▶ **What you have to do**:
Extract exactly the run of lines starting at the line that holds "for piece in" and ending at the line that holds "depsgraph = bpy.context.evaluated_depsgraph_get()", both included.

▶ **Material supplied**:
++++++

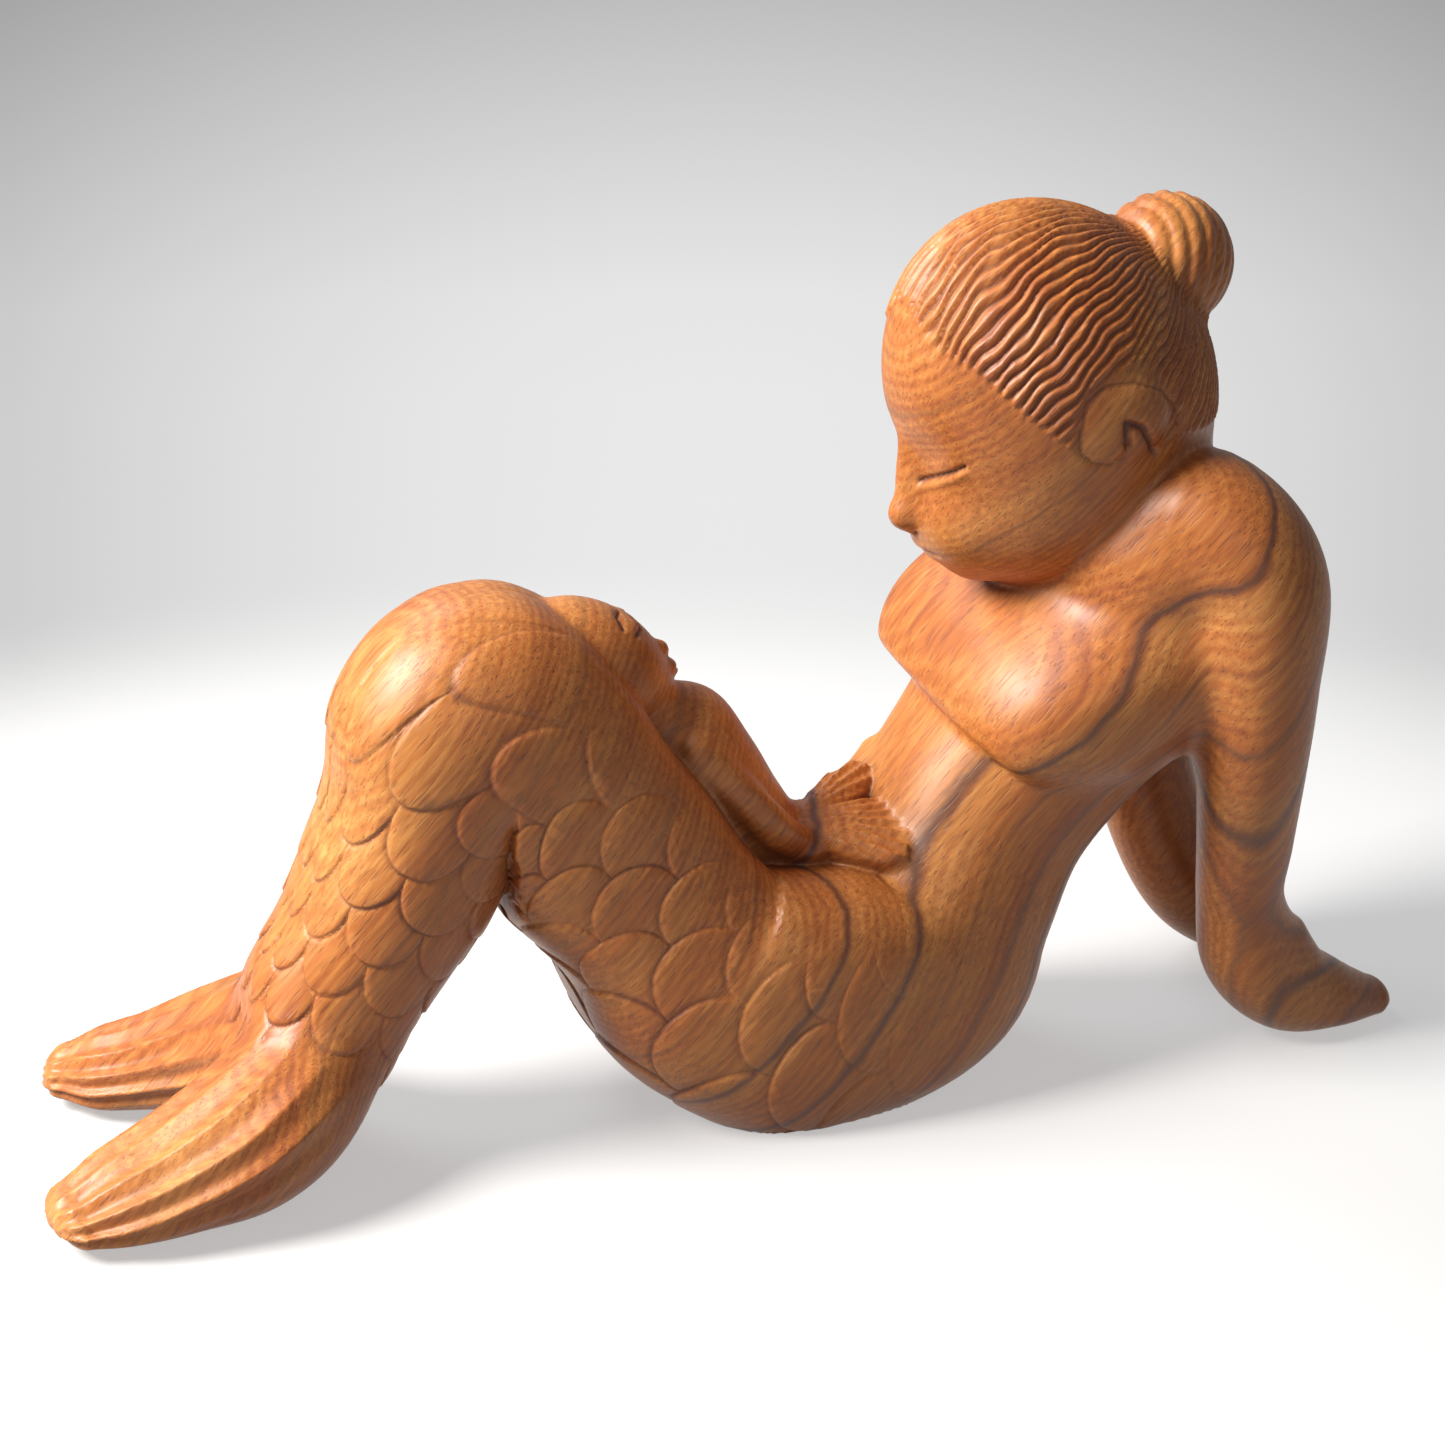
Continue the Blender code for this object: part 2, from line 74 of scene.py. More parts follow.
class Limb:
    """A form given by sections on a smooth curve, measured from outside as a distance.

    A point is first placed on the curve: how far along it, how far to the side and how far to the
    front. It is on the skin where (front / height)^m + (side / width)^m = 1, with m the squareness.
    """

    def __init__(self, rows, spacing=3.0, sideways=(0, 1, 0)):
        rows = np.asarray(rows, float)
        if rows.shape[1] == 6:
            rows = np.hstack([rows, np.full((len(rows), 1), 2.0), np.zeros((len(rows), 1))])
        ends = np.vstack([2 * rows[0] - rows[1], rows, 2 * rows[-1] - rows[-2]])
        t = np.linspace(0, 1, CURVE_STEPS, endpoint=False)[:, None]
        parts = [0.5 * (2 * b + (c - a) * t + (2 * a - 5 * b + 4 * c - d) * t**2
                        + (3 * b - a - 3 * c + d) * t**3)
                 for a, b, c, d in zip(ends[:-3], ends[1:-2], ends[2:-1], ends[3:])]
        fine = np.vstack(parts + [rows[-1:]])
        run = np.concatenate([[0], np.cumsum(np.linalg.norm(np.diff(fine[:, :3], axis=0), axis=1))])
        self.at = np.linspace(0, run[-1], max(8, int(run[-1] / spacing) + 1))
        self.rows = np.stack([np.interp(self.at, run, column) for column in fine.T], 1)
        self.centre = self.rows[:, :3]
        along = np.gradient(self.centre, axis=0)
        self.along = along / np.linalg.norm(along, axis=1)[:, None]
        side = np.array(sideways) - self.along * (self.along @ np.array(sideways))[:, None]
        self.side = side / np.linalg.norm(side, axis=1)[:, None]
        self.front = np.cross(self.along, self.side)
        reach = self.rows[:, 3:6].max() * 1.1
        self.low, self.high = self.centre.min(0) - reach, self.centre.max(0) + reach
        self.length = self.at[-1]

    def place(self, points):
        """Where each point is: distance along, overshoot past an end, to the front, side, section."""
        centre = self.centre.astype(np.float32)
        square = (centre * centre).sum(1)
        near = np.concatenate([np.argmin(square - 2 * part.astype(np.float32) @ centre.T, axis=1)
                               for part in np.array_split(points, len(points) // 200000 + 1)])
        last = len(self.at) - 1
        ahead = ((points - self.centre[near]) * self.along[near]).sum(1) >= 0
        low = np.where(ahead, near, near - 1)
        before, after = low < 0, low + 1 > last
        a, b = np.clip(low, 0, last), np.clip(low + 1, 0, last)
        back = ((points - self.centre[a]) * self.along[a]).sum(1)
        fore = ((points - self.centre[b]) * self.along[b]).sum(1)
        gap = back - fore
        share = np.clip(back / np.where(np.abs(gap) > 1e-9, gap, 1e-9), 0, 1)
        over = np.where(before, fore, np.where(after, back, 0.0))
        i = np.clip(low, 0, last - 1)
        share = np.where(before, 0.0, np.where(after, 1.0, share))
        run = (i + share) * (self.at[1] - self.at[0])
        share = share[:, None]
        centre, side, front, rows = (part[i] * (1 - share) + part[i + 1] * share
                                     for part in (self.centre, self.side, self.front, self.rows))
        arm = points - centre
        return run, over, (arm * front).sum(1), (arm * side).sum(1), rows

    def __call__(self, points):
        """Distance to the skin, below zero inside; far away it is only the distance to the box."""
        gap = np.linalg.norm(np.maximum(0, np.maximum(self.low - points, points - self.high)), axis=1)
        near = gap < BLEND_REACH
        depth = gap + BLEND_REACH
        if near.any():
            _, over, front, side, rows = self.place(points[near])
            lap = rows[:, 7] * np.exp(-(side / HOLLOW_WIDTH)**2)
            high = np.where(front > 0, rows[:, 4] - lap, rows[:, 5])
            wide, m = rows[:, 3], rows[:, 6]
            share = ((np.abs(front) / high)**m + (np.abs(side) / wide)**m)**(1 / m)
            share = np.sqrt(share**2 + (over / np.minimum(wide, high))**2)
            reach = np.sqrt(front**2 + side**2 + over**2)
            depth[near] = np.where(share > 1e-6, reach * (1 - 1 / np.maximum(share, 1e-6)), -wide)
        return depth


def ball(points, centre, radii, axes=np.eye(3)):
    """Distance to a sphere stretched along three directions: r (1 - 1 / k), with k = 1 on it."""
    arm = (points - np.asarray(centre, float)) @ np.asarray(axes).T
    share = np.sqrt(((arm / np.asarray(radii, float))**2).sum(1))
    return np.sqrt((arm**2).sum(1)) * (1 - 1 / np.maximum(share, 1e-3))


def join(a, b, soft):
    """Both forms together, with the crease filled where they are within soft of each other."""
    lap = np.maximum(soft - np.abs(a - b), 0) / soft
    return np.minimum(a, b) - lap**3 * soft / 6


def pared(a, b, soft):
    """The form a with everything outside b cut away, and the new edge rounded by soft."""
    return -join(-a, -b, soft)


trunk = Limb(TRUNK)


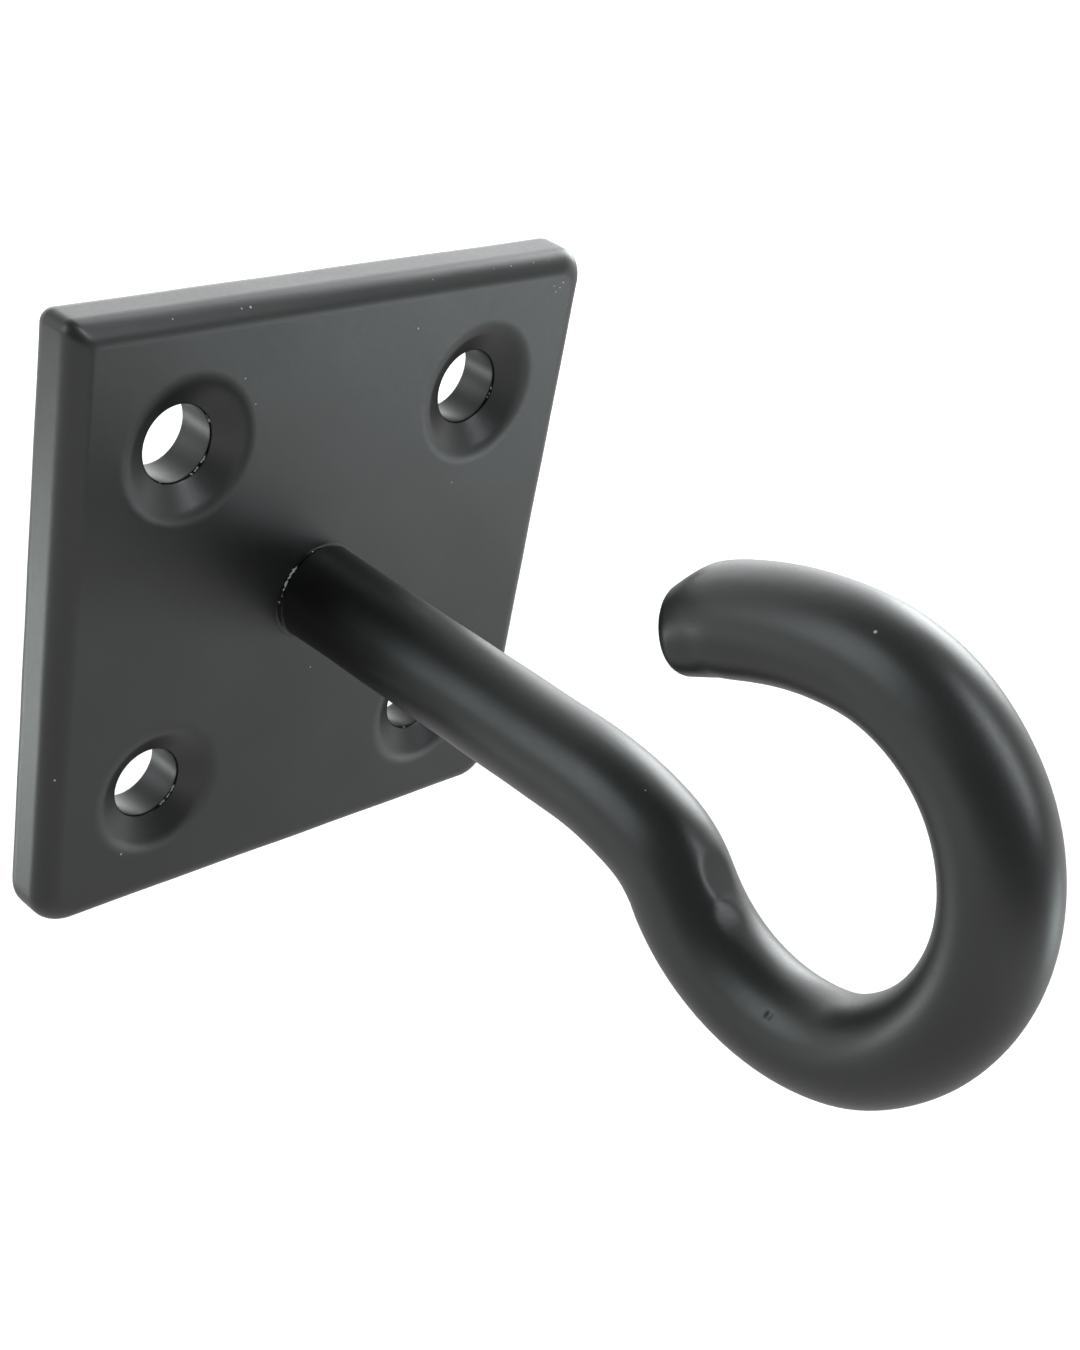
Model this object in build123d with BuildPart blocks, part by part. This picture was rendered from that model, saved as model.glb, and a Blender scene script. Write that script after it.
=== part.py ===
# Plate hook: a round steel rod bent to an open hook and riveted through a square wall plate.
#
# Frame, in millimetres: +Z is up, the wall is on the +Y side and the hook reaches out along -Y.
# The origin is the middle of the plate's back face, which lies flat on the wall.
#
# The two pieces:
#   plate  a square of flat bar with four countersunk screw holes
#   hook   the bent rod, its end turned down, passed through the plate and riveted flush

import os

from build123d import *

os.makedirs("parts", exist_ok=True)

# Plate, cut from flat bar
plate_size = 50.0
plate_thickness = 5.0
plate_corner_radius = 1.0
front_edge_radius = 1.8
back_edge_radius = 1.4

# Screw holes, sunk with an ordinary drill point
screw_hole_spacing = 29.0
screw_hole_diameter = 6.0
countersink_diameter = 10.8
countersink_angle = 118.0

# Rod: a straight shank square to the plate, then bends given as radius and turn in degrees.
# A turn above zero bends the rod down, and one below zero bends it up and back.
rod_diameter = 8.0
shank_length = 29.5
shank_dip = (26.0, 17.5)
neck_kink = (8.0, 29.5)
loop_heel = (15.25, -63.0)
loop_toe = (9.0, -21.0)
loop_round = (14.5, -148.0)
loop_return = (28.0, -22.5)
hook_bends = (shank_dip, neck_kink, loop_heel, loop_toe, loop_round, loop_return)

# Mark that the bending jaw left on top of the neck, its place counted along the rod from the plate
jaw_edge_radius = 6.0
jaw_mark_place = 41.6
jaw_mark_depth = 0.4

# Tip: the shears rolled the end over on its outer side and left the inner side straight
tip_length = 4.2
tip_diameter = 6.0
tip_drop = 1.0
tip_end_chamfer = 1.0

# Rivet: a turned spigot spread into a countersink in the plate's back
spigot_diameter = 6.0
rivet_head_diameter = 9.0
rivet_head_angle = 90.0

# Worked out from the sizes above
rod_radius = rod_diameter / 2
spigot_radius = spigot_diameter / 2
rivet_head_radius = rivet_head_diameter / 2
rivet_head_depth = rivet_head_radius - spigot_radius
countersink_radius = countersink_diameter / 2

with BuildPart() as plate:
    with BuildSketch(Plane.XZ):
        RectangleRounded(plate_size, plate_size, plate_corner_radius)
    extrude(amount=plate_thickness)
    fillet(plate.faces().sort_by(Axis.Y)[0].edges(), front_edge_radius)
    fillet(plate.faces().sort_by(Axis.Y)[-1].edges(), back_edge_radius)

    with Locations(Plane.XZ.offset(plate_thickness)):
        with GridLocations(screw_hole_spacing, screw_hole_spacing, 2, 2):
            CounterSinkHole(screw_hole_diameter / 2, countersink_radius,
                            plate_thickness, countersink_angle)

    with Locations(Plane.ZX):
        CounterSinkHole(spigot_radius, rivet_head_radius, plate_thickness, rivet_head_angle)
plate.part.label = "plate"
export_step(plate.part, "parts/plate.step")

with BuildPart() as hook:
    with BuildLine(Plane.YZ) as rod_line:
        bend = Line((-plate_thickness, 0), (-plate_thickness - shank_length, 0))
        for bend_radius, bend_turn in hook_bends:
            bend = JernArc(bend @ 1, bend % 1, bend_radius, bend_turn)
    with BuildSketch(Plane.XZ.offset(plate_thickness)):
        Circle(rod_radius)
    sweep()

    # The jaw pressed its round edge straight across the rod, from inside the loop
    rod_wire = rod_line.wire()
    mark = rod_wire.position_at(jaw_mark_place, PositionMode.LENGTH)
    inward = rod_wire.tangent_at(jaw_mark_place, PositionMode.LENGTH).cross(Vector(1, 0, 0))
    jaw = mark + inward * (rod_radius + jaw_edge_radius - jaw_mark_depth)
    with BuildSketch(Plane.YZ):
        with Locations((jaw.Y, jaw.Z)):
            Circle(jaw_edge_radius)
    extrude(amount=rod_radius, both=True, mode=Mode.SUBTRACT)

    # At the rod's end the sketch's local y axis points out of the loop
    rod_end = Plane(bend @ 1, x_dir=(1, 0, 0), z_dir=bend % 1)
    with BuildSketch(rod_end):
        Circle(rod_radius)
    with BuildSketch(rod_end.offset(tip_length)):
        with Locations((0, -tip_drop)):
            Circle(tip_diameter / 2)
    loft()
    tip_face = hook.faces(Select.LAST).sort_by(Axis(rod_end.origin, rod_end.z_dir))[-1]
    chamfer(tip_face.edges(), tip_end_chamfer)

    # The spigot and its spread head, which fill the hole in the plate
    with BuildSketch(Plane.YZ):
        with BuildLine():
            Polyline(
                (-plate_thickness, 0),
                (-plate_thickness, spigot_radius),
                (-rivet_head_depth, spigot_radius),
                (0, rivet_head_radius),
                (0, 0),
                close=True,
            )
        make_face()
    revolve(axis=Axis.Y)
hook.part.label = "hook"
export_step(hook.part, "parts/hook.step")

for piece in (plate, hook):
    print(piece.part.label, round(piece.part.volume), piece.part.bounding_box())
print("rod length", round(rod_wire.length + tip_length, 1))
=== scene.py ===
import bpy
import numpy as np
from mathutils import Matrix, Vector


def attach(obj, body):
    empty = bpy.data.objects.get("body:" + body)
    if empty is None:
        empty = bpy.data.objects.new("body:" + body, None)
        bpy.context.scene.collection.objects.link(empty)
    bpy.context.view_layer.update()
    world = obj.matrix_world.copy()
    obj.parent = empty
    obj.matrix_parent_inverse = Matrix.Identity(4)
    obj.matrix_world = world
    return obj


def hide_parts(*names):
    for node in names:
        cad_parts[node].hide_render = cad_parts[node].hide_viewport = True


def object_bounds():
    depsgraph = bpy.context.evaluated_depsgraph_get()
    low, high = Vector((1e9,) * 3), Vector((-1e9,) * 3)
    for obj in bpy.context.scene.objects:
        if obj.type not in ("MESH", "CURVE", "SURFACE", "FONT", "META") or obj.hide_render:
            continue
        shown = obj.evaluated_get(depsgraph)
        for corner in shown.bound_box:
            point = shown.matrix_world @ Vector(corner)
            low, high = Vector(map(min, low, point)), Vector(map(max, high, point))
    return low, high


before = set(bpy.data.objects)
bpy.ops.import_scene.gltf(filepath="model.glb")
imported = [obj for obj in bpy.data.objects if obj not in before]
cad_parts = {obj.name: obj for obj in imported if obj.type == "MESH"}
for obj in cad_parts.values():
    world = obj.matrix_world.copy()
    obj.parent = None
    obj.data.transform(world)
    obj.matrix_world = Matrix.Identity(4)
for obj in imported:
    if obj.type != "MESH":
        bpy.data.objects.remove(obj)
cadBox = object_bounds()
millimetre = 0.001
mergeDistance = 0.002           # points as near to each other as this, in millimetres, become one


# Tools for surfaces

def roundedProfile(corners, setbacks, straightSteps, roundSteps):
    # A line of straight runs whose corners are true arcs. An arc starts and ends the setback away
    # from its corner, and is the rational curve (1-t)^2 A + 2 w t (1-t) K + t^2 B, divided by its
    # weights, where w is the cosine of half the turn. Rows crowd towards both ends of a run.
    corners = np.asarray(corners, float)
    rows = []
    start = corners[0]
    for index in range(1, len(corners)):
        corner = corners[index]
        setback = setbacks[index - 1] if index < len(corners) - 1 else 0
        arrive = (corner - start) / np.linalg.norm(corner - start)
        end = corner - arrive * setback
        crowd = (1 - np.cos(np.pi * np.linspace(0, 1, straightSteps + 1))) / 2
        rows.append(start + crowd[:-1, None] * (end - start))
        if setback > 0:
            leave = corners[index + 1] - corner
            leave /= np.linalg.norm(leave)
            finish = corner + leave * setback
            weight = np.sqrt((1 + arrive @ leave) / 2)
            t = np.linspace(0, 1, roundSteps + 1)[:-1, None]
            parts = ((1 - t) ** 2, 2 * weight * t * (1 - t), t ** 2)
            rows.append((parts[0] * end + parts[1] * corner + parts[2] * finish) / sum(parts))
            start = finish
        else:
            start = end
    rows.append(start[None])
    return np.concatenate(rows)


def gridQuads(rowCount, columnCount, closed):
    # Each quad joins a point to the next in its row and to the two beside them in the next row
    columns = columnCount - (not closed)
    row, column = np.meshgrid(np.arange(rowCount - 1), np.arange(columns), indexing="ij")
    after = (column + 1) % columnCount
    quads = [row * columnCount + column, row * columnCount + after,
             (row + 1) * columnCount + after, (row + 1) * columnCount + column]
    return np.stack(quads, -1).reshape(-1, 4)


def makePiece(name, grids, material):
    # Puts grids of points, in millimetres, into one mesh, merges where they meet, and turns faces outwards
    points, quads, count = [], [], 0
    for grid, closed in grids:
        quads.append(gridQuads(grid.shape[0], grid.shape[1], closed) + count)
        points.append(grid.reshape(-1, 3))
        count += grid.shape[0] * grid.shape[1]
    mesh = bpy.data.meshes.new(name)
    mesh.from_pydata((np.concatenate(points) * millimetre).tolist(), [], np.concatenate(quads).tolist())
    piece = bpy.data.objects.new(name, mesh)
    bpy.context.scene.collection.objects.link(piece)
    bpy.context.view_layer.objects.active = piece
    bpy.ops.object.select_all(action="DESELECT")
    piece.select_set(True)
    bpy.ops.object.mode_set(mode="EDIT")
    bpy.ops.mesh.select_all(action="SELECT")
    bpy.ops.mesh.remove_doubles(threshold=mergeDistance * millimetre)
    bpy.ops.mesh.normals_make_consistent(inside=False)
    bpy.ops.object.mode_set(mode="OBJECT")
    mesh.shade_smooth()
    mesh.materials.append(material)
    print(name, len(mesh.vertices), "points", len(mesh.polygons), "faces")
    return piece


def readPoints(mesh):
    # The mesh's points, in millimetres, and their normals, as arrays
    points = np.empty(len(mesh.vertices) * 3)
    normals = np.empty(len(mesh.vertices) * 3)
    mesh.vertices.foreach_get("co", points)
    mesh.vertex_normals.foreach_get("vector", normals)
    return points.reshape(-1, 3) / millimetre, normals.reshape(-1, 3)


def pressIn(piece, depth):
    # Each point moves inwards along its own normal by its depth in millimetres
    points, normals = readPoints(piece.data)
    points -= normals * depth(points)[:, None]
    piece.data.vertices.foreach_set("co", (points * millimetre).ravel())
    piece.data.update()


def markWearAndShade(piece, wearAndShade):
    # Writes a mask from 0 to 1 for each point, for the material: chips with painted glints, and painted shade
    points = readPoints(piece.data)[0]
    attribute = piece.data.attributes.new("wearAndShade", "FLOAT", "POINT")
    attribute.data.foreach_set("value", np.clip(wearAndShade(points), 0, 1))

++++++

▶ **The solution**:
for piece in (plate, hook):
    print(piece.part.label, round(piece.part.volume), piece.part.bounding_box())
print("rod length", round(rod_wire.length + tip_length, 1))
=== scene.py ===
import bpy
import numpy as np
from mathutils import Matrix, Vector


def attach(obj, body):
    empty = bpy.data.objects.get("body:" + body)
    if empty is None:
        empty = bpy.data.objects.new("body:" + body, None)
        bpy.context.scene.collection.objects.link(empty)
    bpy.context.view_layer.update()
    world = obj.matrix_world.copy()
    obj.parent = empty
    obj.matrix_parent_inverse = Matrix.Identity(4)
    obj.matrix_world = world
    return obj


def hide_parts(*names):
    for node in names:
        cad_parts[node].hide_render = cad_parts[node].hide_viewport = True


def object_bounds():
    depsgraph = bpy.context.evaluated_depsgraph_get()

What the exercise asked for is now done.